Deeply impressed with Ronald Burt's application of the theory of structural holes in organizations to gender dynamics, students creatively considered how the incarnation of the Son served to bridge the structural hole between God and humanity. Might we say that God shared divine social capital with humanity in this act, inviting them into the benefits of the trinitarian community?

Students then collaborated to construct proposals in which ideas of compassion and self-sacrifice advanced by these theologians might be translated into more inclusive visions for transforming society.


Including theology still invites critical analysis

Even if they're a vastly different language game, theological texts are still subjected to the same analytical distance applied to other genres. They need not foster the suspension of critical faculties or endlessly defer judgment.

Rather than simply dismissing these texts with a "this has nothing to say to me," students first considered the claims on their own terms, evaluating internal logic and coherence. They then assessed the persuasiveness of the ideas and possibilities of translating the arguments to other audiences. Finally, they analyzed the suppressed or hidden assumptions and interests informing the texts.

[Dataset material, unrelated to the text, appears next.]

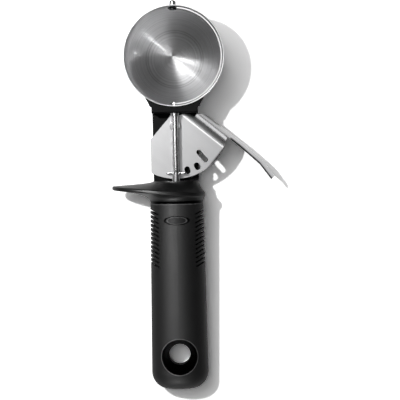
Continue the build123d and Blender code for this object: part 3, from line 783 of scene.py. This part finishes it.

Student's recalled Pierre Bourdieu's discussion of the "laughter of bishops," the ways spiritual capital was cultivated in the church through a calculated denial of the economic dimension. This enabled a critical reading of the theological call to self-sacrifice in the image of the trinity, as students asked whose interests were served and what institutional positions benefitted from such visions. Might the trinity itself be a projection that not only reflects but masks power interests within these religious communities?

Considering the trinity from the vantage point of social capital is a fascinating concept unto itself. But the benefits of including this theological interlude in a liberal arts class on social theory were even more far reaching. Such texts occupy a crucial place at the liberal arts table, even as the liberal arts and humanities occupy a critical place in our society more broadly.